Aim of the exercise >> Provide again, from the entries below, every line from the one containing "doc.recompute()" through the one containing "scene = bpy.context.scene", exactly as written, and no other line.

Extracted material >>
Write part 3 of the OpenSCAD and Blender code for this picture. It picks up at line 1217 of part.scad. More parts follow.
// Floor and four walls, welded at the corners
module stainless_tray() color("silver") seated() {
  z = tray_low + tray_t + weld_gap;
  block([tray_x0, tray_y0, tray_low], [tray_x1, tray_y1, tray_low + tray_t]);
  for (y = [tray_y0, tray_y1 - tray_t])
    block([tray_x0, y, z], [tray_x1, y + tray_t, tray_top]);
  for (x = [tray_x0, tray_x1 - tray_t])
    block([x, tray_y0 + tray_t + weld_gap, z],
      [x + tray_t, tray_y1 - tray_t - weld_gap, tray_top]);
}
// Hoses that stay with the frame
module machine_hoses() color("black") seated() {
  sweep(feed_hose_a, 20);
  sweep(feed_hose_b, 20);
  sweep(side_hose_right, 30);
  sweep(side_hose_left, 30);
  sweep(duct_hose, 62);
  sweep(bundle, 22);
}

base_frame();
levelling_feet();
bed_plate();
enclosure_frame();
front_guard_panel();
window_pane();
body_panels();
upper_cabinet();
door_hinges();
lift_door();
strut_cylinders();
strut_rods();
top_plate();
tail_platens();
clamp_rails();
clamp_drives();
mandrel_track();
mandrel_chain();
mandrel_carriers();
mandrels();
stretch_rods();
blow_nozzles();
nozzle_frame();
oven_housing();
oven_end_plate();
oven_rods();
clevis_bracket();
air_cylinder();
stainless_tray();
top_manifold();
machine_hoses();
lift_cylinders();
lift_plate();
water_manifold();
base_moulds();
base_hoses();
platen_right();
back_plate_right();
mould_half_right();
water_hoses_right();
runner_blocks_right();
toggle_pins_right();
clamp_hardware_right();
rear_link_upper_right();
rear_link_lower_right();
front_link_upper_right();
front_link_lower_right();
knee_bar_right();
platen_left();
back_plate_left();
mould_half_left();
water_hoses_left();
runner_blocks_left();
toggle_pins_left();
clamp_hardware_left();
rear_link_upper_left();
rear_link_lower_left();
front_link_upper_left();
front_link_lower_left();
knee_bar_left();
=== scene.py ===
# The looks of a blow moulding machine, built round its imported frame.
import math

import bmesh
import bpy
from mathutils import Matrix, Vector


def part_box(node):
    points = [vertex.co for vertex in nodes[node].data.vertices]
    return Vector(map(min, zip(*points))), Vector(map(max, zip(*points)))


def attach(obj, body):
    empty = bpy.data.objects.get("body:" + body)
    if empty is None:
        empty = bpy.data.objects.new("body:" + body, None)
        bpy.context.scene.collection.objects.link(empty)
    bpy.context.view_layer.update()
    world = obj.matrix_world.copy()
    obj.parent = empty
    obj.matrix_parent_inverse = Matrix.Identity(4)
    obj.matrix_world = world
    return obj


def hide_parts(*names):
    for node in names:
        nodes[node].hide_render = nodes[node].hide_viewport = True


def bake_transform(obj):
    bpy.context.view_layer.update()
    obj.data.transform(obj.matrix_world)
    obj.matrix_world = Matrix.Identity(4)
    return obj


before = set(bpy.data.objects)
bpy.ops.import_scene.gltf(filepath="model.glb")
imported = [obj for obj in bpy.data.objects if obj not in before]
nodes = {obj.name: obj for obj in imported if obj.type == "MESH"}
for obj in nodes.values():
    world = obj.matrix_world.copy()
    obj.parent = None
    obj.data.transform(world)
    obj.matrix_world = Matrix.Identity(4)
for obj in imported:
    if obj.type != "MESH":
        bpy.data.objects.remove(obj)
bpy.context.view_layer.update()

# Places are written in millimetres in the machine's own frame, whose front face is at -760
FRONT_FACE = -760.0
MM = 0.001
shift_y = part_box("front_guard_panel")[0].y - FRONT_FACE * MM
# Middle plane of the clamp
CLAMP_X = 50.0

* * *

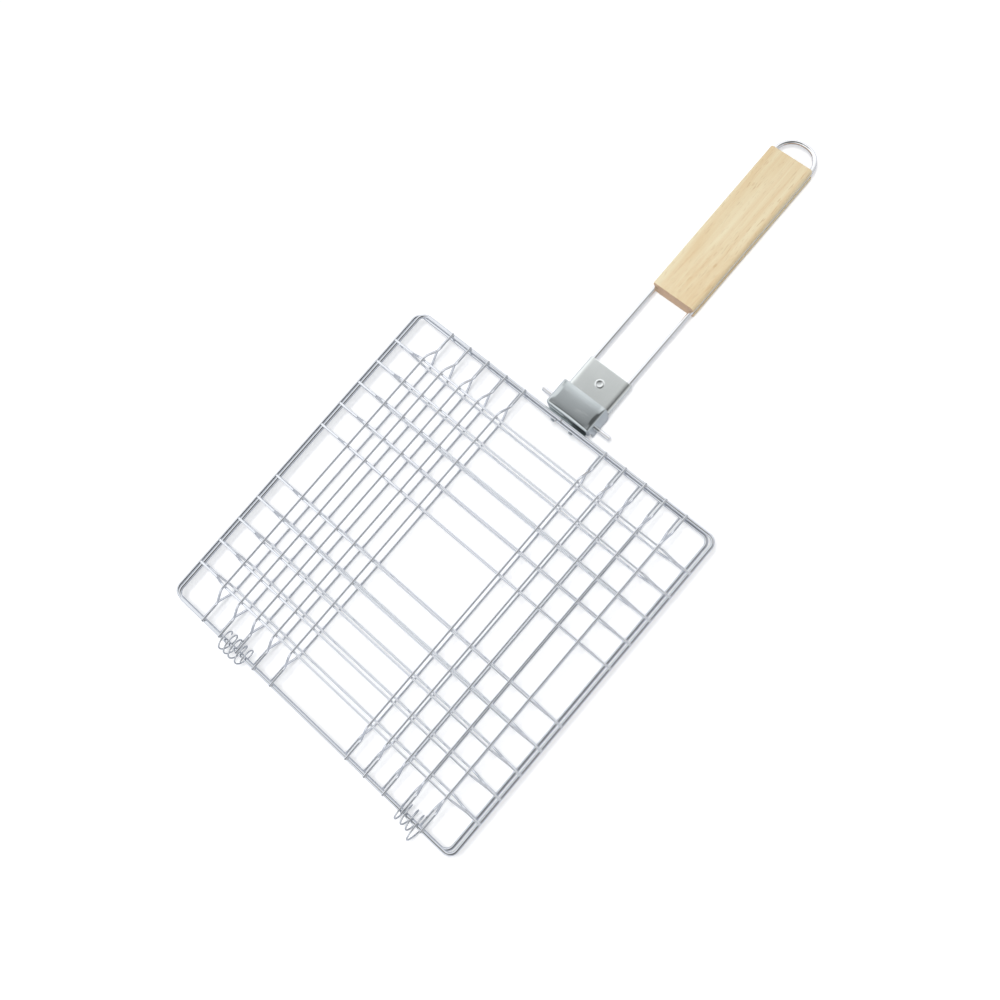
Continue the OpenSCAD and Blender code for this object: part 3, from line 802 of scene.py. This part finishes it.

---

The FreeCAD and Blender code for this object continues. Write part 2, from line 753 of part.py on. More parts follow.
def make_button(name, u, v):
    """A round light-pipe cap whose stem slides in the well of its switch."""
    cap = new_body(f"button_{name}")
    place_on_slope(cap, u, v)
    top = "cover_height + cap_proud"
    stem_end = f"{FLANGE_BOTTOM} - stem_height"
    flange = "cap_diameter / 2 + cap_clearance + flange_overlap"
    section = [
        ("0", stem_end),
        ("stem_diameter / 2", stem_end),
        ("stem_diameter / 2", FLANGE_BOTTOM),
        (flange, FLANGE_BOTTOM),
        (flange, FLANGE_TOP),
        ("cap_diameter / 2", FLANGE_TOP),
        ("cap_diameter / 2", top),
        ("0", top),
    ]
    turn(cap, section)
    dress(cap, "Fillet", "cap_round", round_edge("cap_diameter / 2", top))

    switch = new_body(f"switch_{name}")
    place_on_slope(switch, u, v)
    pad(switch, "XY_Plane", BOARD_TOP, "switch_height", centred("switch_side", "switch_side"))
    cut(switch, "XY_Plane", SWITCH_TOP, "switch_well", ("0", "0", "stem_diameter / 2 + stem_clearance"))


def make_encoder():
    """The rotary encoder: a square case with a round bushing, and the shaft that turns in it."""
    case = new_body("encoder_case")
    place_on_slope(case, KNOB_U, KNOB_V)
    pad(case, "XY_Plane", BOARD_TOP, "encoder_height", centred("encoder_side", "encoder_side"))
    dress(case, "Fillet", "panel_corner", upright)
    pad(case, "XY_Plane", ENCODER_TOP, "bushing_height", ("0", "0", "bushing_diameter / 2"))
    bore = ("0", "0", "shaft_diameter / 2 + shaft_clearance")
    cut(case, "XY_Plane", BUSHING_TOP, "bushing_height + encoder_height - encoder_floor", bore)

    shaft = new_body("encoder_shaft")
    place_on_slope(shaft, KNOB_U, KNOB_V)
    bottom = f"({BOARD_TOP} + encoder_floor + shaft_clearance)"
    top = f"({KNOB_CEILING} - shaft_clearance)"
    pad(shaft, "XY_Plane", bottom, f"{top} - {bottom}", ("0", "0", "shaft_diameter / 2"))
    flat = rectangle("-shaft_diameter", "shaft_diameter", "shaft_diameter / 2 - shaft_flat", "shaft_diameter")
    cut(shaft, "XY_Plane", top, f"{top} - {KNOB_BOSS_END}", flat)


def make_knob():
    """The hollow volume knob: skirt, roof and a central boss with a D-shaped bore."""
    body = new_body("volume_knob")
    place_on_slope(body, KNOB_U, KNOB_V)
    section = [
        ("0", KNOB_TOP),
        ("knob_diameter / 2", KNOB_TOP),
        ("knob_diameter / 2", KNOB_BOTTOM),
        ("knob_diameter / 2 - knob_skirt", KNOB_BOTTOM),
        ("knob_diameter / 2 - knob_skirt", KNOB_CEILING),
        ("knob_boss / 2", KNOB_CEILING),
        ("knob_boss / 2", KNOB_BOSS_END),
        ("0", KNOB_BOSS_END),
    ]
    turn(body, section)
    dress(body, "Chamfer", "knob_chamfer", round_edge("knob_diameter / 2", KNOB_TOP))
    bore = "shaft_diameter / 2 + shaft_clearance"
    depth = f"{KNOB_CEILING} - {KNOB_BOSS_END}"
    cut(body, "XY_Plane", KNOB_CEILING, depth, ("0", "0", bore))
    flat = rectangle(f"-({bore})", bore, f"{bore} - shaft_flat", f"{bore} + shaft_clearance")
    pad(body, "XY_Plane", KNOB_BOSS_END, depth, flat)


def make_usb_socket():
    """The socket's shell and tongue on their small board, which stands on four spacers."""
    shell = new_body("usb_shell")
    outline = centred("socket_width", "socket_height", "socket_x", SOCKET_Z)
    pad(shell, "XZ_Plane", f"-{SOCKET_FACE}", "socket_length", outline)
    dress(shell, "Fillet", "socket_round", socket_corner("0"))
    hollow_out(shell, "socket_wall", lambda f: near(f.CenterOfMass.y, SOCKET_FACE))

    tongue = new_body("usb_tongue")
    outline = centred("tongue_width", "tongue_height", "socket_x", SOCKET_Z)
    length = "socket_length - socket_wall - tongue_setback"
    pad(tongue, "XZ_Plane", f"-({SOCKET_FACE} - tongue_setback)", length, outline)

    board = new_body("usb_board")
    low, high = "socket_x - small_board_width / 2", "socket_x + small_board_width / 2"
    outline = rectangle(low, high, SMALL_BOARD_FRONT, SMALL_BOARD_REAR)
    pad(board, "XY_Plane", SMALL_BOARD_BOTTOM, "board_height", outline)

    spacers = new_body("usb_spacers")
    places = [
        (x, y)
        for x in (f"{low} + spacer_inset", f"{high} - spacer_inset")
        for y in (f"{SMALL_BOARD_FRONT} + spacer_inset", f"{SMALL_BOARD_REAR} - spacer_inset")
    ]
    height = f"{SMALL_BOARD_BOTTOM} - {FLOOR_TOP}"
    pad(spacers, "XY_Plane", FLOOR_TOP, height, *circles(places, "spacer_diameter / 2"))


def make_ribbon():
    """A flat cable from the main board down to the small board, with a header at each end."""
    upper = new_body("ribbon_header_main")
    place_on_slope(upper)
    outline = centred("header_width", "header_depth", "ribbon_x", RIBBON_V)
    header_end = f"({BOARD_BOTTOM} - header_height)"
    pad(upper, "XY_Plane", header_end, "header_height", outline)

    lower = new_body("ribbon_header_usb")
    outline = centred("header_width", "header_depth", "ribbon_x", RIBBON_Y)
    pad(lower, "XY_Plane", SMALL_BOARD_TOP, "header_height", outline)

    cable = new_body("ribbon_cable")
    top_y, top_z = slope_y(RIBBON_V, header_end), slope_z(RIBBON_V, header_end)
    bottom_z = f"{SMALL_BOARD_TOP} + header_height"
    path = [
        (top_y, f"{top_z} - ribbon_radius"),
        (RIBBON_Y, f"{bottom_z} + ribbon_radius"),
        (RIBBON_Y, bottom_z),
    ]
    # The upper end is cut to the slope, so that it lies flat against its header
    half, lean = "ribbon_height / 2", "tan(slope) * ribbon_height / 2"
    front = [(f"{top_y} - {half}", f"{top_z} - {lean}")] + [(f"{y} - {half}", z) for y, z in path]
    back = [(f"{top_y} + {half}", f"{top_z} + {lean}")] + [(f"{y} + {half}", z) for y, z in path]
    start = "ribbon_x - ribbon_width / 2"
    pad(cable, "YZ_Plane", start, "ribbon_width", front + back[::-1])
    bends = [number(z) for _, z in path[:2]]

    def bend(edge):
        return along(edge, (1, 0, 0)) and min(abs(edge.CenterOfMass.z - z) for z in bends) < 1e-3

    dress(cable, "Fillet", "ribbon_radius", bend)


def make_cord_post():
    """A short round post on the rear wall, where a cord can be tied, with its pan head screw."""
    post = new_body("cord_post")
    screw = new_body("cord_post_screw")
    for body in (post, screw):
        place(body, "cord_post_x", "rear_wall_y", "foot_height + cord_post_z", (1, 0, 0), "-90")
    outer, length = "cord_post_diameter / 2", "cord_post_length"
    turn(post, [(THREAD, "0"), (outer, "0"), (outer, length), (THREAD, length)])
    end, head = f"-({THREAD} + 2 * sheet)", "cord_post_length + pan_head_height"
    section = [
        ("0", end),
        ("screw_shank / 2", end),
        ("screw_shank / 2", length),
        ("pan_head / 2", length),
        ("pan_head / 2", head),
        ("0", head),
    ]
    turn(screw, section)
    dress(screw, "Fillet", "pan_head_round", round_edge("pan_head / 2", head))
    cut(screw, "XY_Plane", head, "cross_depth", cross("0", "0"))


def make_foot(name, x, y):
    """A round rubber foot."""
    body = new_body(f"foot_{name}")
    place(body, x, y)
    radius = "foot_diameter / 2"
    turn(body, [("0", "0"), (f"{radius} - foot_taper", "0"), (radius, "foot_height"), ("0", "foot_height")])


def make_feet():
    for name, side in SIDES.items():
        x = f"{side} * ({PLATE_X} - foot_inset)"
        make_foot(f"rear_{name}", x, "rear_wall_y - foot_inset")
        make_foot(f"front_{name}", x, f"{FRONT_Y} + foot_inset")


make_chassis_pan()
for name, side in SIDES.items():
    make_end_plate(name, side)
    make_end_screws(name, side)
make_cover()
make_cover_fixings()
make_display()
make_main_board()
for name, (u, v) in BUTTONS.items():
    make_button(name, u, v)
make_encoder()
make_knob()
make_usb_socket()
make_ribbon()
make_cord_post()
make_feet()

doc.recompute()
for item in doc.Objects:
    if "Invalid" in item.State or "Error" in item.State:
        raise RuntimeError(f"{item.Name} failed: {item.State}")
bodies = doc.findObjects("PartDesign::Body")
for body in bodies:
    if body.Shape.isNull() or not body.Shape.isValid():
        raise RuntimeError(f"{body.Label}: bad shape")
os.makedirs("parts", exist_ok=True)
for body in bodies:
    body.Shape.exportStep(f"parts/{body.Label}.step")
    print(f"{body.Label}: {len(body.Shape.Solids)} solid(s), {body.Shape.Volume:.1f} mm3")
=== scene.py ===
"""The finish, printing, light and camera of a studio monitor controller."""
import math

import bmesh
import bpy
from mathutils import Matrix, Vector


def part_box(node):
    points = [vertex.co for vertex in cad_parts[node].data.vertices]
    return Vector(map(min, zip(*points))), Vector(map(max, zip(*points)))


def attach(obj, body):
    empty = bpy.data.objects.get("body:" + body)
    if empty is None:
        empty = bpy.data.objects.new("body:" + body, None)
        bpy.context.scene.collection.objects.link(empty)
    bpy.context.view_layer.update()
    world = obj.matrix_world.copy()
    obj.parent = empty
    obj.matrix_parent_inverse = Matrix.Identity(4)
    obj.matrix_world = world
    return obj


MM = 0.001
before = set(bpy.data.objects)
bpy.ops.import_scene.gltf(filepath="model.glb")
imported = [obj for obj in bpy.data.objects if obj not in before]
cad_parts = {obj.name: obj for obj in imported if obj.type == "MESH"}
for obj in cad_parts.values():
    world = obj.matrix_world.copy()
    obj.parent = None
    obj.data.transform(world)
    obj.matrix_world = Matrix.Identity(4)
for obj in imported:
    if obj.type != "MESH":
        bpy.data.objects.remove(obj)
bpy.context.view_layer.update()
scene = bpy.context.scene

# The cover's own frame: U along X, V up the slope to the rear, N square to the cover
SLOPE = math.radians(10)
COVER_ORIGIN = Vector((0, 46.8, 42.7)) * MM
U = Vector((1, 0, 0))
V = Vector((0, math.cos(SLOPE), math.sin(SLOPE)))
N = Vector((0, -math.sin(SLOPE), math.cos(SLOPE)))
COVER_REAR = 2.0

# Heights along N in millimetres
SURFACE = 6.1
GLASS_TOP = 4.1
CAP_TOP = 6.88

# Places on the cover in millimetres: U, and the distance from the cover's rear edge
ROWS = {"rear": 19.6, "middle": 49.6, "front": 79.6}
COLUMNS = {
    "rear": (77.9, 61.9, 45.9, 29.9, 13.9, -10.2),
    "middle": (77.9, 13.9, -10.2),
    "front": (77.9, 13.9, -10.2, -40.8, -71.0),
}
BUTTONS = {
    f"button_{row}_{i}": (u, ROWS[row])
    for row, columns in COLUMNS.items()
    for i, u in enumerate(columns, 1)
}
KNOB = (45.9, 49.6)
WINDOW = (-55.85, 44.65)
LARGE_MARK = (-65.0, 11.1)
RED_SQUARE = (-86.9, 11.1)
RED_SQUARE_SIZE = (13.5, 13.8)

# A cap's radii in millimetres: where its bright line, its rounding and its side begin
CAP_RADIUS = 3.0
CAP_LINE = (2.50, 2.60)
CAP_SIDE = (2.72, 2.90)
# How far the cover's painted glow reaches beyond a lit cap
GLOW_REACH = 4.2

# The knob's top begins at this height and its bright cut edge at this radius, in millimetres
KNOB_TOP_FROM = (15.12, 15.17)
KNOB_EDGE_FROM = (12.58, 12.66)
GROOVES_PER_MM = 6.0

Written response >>
doc.recompute()
for item in doc.Objects:
    if "Invalid" in item.State or "Error" in item.State:
        raise RuntimeError(f"{item.Name} failed: {item.State}")
bodies = doc.findObjects("PartDesign::Body")
for body in bodies:
    if body.Shape.isNull() or not body.Shape.isValid():
        raise RuntimeError(f"{body.Label}: bad shape")
os.makedirs("parts", exist_ok=True)
for body in bodies:
    body.Shape.exportStep(f"parts/{body.Label}.step")
    print(f"{body.Label}: {len(body.Shape.Solids)} solid(s), {body.Shape.Volume:.1f} mm3")
=== scene.py ===
"""The finish, printing, light and camera of a studio monitor controller."""
import math

import bmesh
import bpy
from mathutils import Matrix, Vector


def part_box(node):
    points = [vertex.co for vertex in cad_parts[node].data.vertices]
    return Vector(map(min, zip(*points))), Vector(map(max, zip(*points)))


def attach(obj, body):
    empty = bpy.data.objects.get("body:" + body)
    if empty is None:
        empty = bpy.data.objects.new("body:" + body, None)
        bpy.context.scene.collection.objects.link(empty)
    bpy.context.view_layer.update()
    world = obj.matrix_world.copy()
    obj.parent = empty
    obj.matrix_parent_inverse = Matrix.Identity(4)
    obj.matrix_world = world
    return obj


MM = 0.001
before = set(bpy.data.objects)
bpy.ops.import_scene.gltf(filepath="model.glb")
imported = [obj for obj in bpy.data.objects if obj not in before]
cad_parts = {obj.name: obj for obj in imported if obj.type == "MESH"}
for obj in cad_parts.values():
    world = obj.matrix_world.copy()
    obj.parent = None
    obj.data.transform(world)
    obj.matrix_world = Matrix.Identity(4)
for obj in imported:
    if obj.type != "MESH":
        bpy.data.objects.remove(obj)
bpy.context.view_layer.update()
scene = bpy.context.scene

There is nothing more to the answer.